The very relatability of two or more images as we find in the apt or even beautiful metaphor (again, I solicit a favorite, “…that dolphin-torn, that gong-tormented sea”), bring together the genealogy of causes to a point where it is not just that the body is affected, but the mind itself. This is an important distinction, one that requires that we turn back to another section where Spinoza speaks of the powers of the imagination, in the second part where a very powerful function of the memory is discussed. Here, instead of the two or more con-fused ideas that are involved in metaphors, it is the images that are born of a contingent simultaneity when we are affected by objects at the same time…that is the trace the coincidence leaves on us:

2p18 – If the human body has once been affected by two or more bodies at the same time, and when the mind afterwards imagines one of them, it will straightaway remember the others too.
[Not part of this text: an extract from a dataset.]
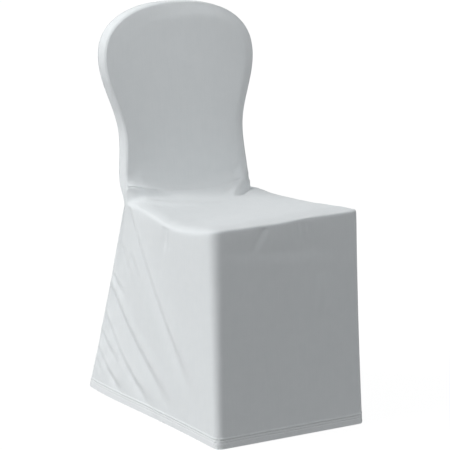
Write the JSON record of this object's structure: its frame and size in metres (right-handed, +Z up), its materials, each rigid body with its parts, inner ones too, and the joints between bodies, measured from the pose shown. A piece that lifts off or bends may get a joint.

2p18, scholium – Hence we clearly understand what memory is. It is simply a linking of ideas involving the nature of things outside the human body, a linking which occurs in the mind parallel to the order and linking of the affections of the human body. I say, firstly, that it is only the linking of those ideas that involve the nature of things outside the human body, not of those that explicate the nature of the said things. For they are in fact (2p16) ideas of the affections of the human body which involve the nature both of the human body and of external bodies. Secondly, my purpose in saying that this linking occurs in accordance with the order and linking of the affections of the human body is to distinguish it from the linking of ideas in accordance with the order of the intellect whereby the mind perceives things through their first causes, and which is the same in all men.

Furthermore, from this we clearly understand why the mind, from thinking of one thing, should straightaway pass onto thinking of another thing which has no likeness to the first. For example, from thinking the word “pomum” [apple] a Roman will straightaway pass onto thinking of the fruit, which has no likeness to that articulate sound nor anything in common with it other than that the man’s body has often been affected by them both; that is, the man has often heard the word “pomum” while seeing the fruit. So everyone will pass on from one thought to another according as habit in each case has arranged the images in his body.
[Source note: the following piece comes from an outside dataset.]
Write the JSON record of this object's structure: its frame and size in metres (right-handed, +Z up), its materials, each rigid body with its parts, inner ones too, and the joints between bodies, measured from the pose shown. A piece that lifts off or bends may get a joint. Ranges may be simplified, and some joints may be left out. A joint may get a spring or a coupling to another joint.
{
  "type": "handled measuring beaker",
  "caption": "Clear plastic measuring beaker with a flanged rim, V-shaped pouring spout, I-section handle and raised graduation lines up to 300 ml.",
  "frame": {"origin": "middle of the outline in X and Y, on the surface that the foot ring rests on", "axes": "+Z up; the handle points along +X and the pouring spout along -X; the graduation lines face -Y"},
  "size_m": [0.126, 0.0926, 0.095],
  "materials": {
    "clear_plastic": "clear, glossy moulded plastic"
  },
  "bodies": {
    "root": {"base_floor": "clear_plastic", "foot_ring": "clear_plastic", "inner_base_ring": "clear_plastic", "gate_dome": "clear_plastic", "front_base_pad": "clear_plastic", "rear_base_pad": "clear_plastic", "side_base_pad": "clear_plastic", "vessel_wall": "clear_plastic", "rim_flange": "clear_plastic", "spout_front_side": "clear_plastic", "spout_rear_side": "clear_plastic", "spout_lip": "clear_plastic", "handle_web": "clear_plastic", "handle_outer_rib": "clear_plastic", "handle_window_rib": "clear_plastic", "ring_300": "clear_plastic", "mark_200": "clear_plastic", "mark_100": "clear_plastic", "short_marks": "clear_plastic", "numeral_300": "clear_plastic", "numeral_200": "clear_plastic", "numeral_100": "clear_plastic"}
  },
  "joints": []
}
The way that the imaginative memory works, according to Spinoza, is that images are ordered associatively, occurring in correspondence to their coincidence in time, determined by the affections of the human body. The imaginative memory is a kind of ideational associative habit, to be distinguished from the way that the intellect orders thing through its understanding through explanation and cause. This habit contingently links even words and images, and the “linking” is the linking of the affections of the body, not the intellect. In contrast to the memory’s corporeal  “ordering and linking”, if we return to the relative properties of images found in 5p11 where the very numericity of relatedness produces an engagement with the mind, this seems to give the avenue by which metaphorical confusions specifically help to produce an increase in the adequacy of our ideas. The mind is engaged by the causal profusion that produces the strength of the metaphorical affect, aided by the fact that the affect is Joyous and in agreement with our natures, an engagement that is expressed in the very relatability of the two or more images (or ideas, one would assume) that compose the metaphor.

This mental (as 0pposed to a merely bodily) link is further delineated in the next proposition. The most relatable images are those of things which we already understand:

5p12 – Images are more readily associated with those images that are related to things which we clearly and distinctly understand than they are to others.
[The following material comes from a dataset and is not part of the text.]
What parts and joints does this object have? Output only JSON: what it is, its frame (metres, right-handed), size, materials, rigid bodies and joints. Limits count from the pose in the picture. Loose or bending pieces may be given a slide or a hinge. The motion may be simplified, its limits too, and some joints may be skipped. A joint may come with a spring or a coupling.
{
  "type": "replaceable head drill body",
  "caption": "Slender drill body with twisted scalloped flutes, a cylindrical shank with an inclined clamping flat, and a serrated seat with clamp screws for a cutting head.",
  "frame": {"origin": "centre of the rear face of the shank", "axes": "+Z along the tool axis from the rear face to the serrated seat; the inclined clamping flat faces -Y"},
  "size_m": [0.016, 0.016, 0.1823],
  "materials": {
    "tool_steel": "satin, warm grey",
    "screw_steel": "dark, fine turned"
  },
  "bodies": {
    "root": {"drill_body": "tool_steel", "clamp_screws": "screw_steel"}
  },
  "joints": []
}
Proof: Things that are clearly and distinctly understood are either the common properties of things or deductions made from them (see 2p40s2, def of reason) and consequently they are more often before the mind (2p11proof). So it is more likely that we should regard other things in conjunction with these, and consequently (2p18) that they should be more readily associated with these than others.

Spinoza is building an argumentative case for the images which are relatable to our Intuitive understanding of God. Our clarity in a concept of God creates a substantial framework for the relatability of images in general. In a certain sense, far from being radically against the imagination, Reason actual works as its facilitator. Through our understanding of common properties of things, other imagined associations increase. Aside from Spinoza’s argumentative goal, in the case of metaphor production one can see how this also would be so. Metaphors are born atop our primary clarity of understanding. If I can say that the brain is the computer of a body, this metaphor trades upon knowing with some clarity what a brain is and what a computer is. And the metaphor through its illumination suddenly gives us to see certain (yet innumerable) common properties. These leap to life in an apparent increase in our adequacy of idea.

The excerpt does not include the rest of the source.